I expect in the future to have a way to query the
PROT_MTE status of mappings (e.g. via /proc/self).

The MAP_SHARED behaviour is not entirely clear here
but i guess it's possible to have PROT_MTE in one
process and no PROT_MTE in others on the same mapping.
then allocation tags only affect the process where
PROT_MTE was used, later on another process may set
PROT_MTE and then the shared allocation tags affect
that process too.

The madvise behaviour looks a bit risky from user
space pov since now it's not just the memory content
that can disappear after a MADV_DONTNEED, but pointer
to that memory can become invalid too. but i think
this is OK: in libc we will have to say that madvise
on memory returned by malloc is not valid.

As noted before, this design is not ideal for stack
tagging (mprotecting the initial stack with PROT_MTE
may be problematic if we don't know the bounds), but
the expectation is to introduce some ELF marking and
then linux can just start the process with PROT_MTE
stack if the dynamic linker has the marking.
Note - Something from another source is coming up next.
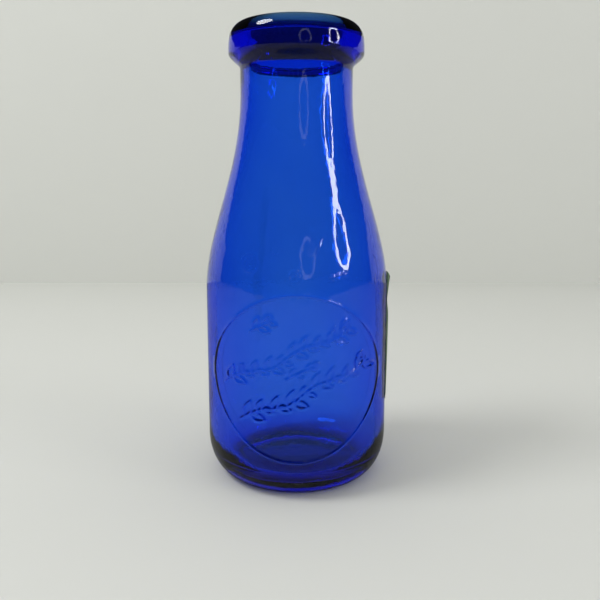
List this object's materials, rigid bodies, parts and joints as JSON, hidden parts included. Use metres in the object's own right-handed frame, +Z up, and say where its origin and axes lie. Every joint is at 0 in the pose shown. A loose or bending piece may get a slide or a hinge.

Same for
the brk area (default PROT_MTE based on ELF marking).

> +
> +Tag Check Faults
> +----------------
> +
> +When ``PROT_MTE`` is enabled on an address range and a mismatch between
> +the logical and allocation tags occurs on access, there are three
> +configurable behaviours:
> +
> +- *Ignore* - This is the default mode. The CPU (and kernel) ignores the
> +  tag check fault.
> +
> +- *Synchronous* - The kernel raises a ``SIGSEGV`` synchronously, with
> +  ``.si_code = SEGV_MTESERR`` and ``.si_addr = <fault-address>``. The
> +  memory access is not performed. If ``SIGSEGV`` is ignored or blocked
> +  by the offending thread, the containing process is terminated with a
> +  ``coredump``.
> +
> +- *Asynchronous* - The kernel raises a ``SIGSEGV``, in the offending
> +  thread, asynchronously following one or multiple tag check faults,
> +  with ``.si_code = SEGV_MTEAERR`` and ``.si_addr = 0`` (the faulting
> +  address is unknown).
> +
> +The user can select the above modes, per thread, using the
> +``prctl(PR_SET_TAGGED_ADDR_CTRL, flags, 0, 0, 0)`` system call where
> +``flags`` contain one of the following values in the ``PR_MTE_TCF_MASK``
> +bit-field:
> +
> +- ``PR_MTE_TCF_NONE``  - *Ignore* tag check faults
> +- ``PR_MTE_TCF_SYNC``  - *Synchronous* tag check fault mode
> +- ``PR_MTE_TCF_ASYNC`` - *Asynchronous* tag check fault mode
> +
> +The current tag check fault mode can be read using the
> +``prctl(PR_GET_TAGGED_ADDR_CTRL, 0, 0, 0, 0)`` system call.
> +
> +Tag checking can also be disabled for a user thread by setting the
> +``PSTATE.TCO`` bit with ``MSR TCO, #1``.
> +
> +**Note**: Signal handlers are always invoked with ``PSTATE.TCO = 0``,
> +irrespective of the interrupted context. ``PSTATE.TCO`` is restored on
> +``sigreturn()``.
> +
> +**Note**: There are no *match-all* logical tags available for user
> +applications.
> +
> +**Note**: Kernel accesses to the user address space (e.g. ``read()``
> +system call) are not checked if the user thread tag checking mode is
> +``PR_MTE_TCF_NONE`` or ``PR_MTE_TCF_ASYNC``. If the tag checking mode is
> +``PR_MTE_TCF_SYNC``, the kernel makes a best effort to check its user
> +address accesses, however it cannot always guarantee it.

OK.

i know the kernel likes to operate on os-threads,
but in userspace this causes the slight wart that if
somebody wants to use heap tagging with LD_PRELOADed
malloc and the first malloc is called after a thread
is already created then the malloc implementation
cannot set up the prctl right for all threads in the
process. (for userspace i think it is only useful to
allow threads with different MTE settings if there
are some threads in a process that are not managed by
the c runtime and don't call into libc, so as far as
normal c code is concerned a per process setting
would be nicer). for interposers the workaround is
to interpose thread creating libc apis, which is not
perfect (libc internally may create threads in not
interposable ways e.g. for implementing aio and then
use heap memory in such threads), but i think early
threads before an LD_PRELOAD initializer may run is
not a common scenario and this type of MTE usage is
for debugging, i.e. does not have to be perfect.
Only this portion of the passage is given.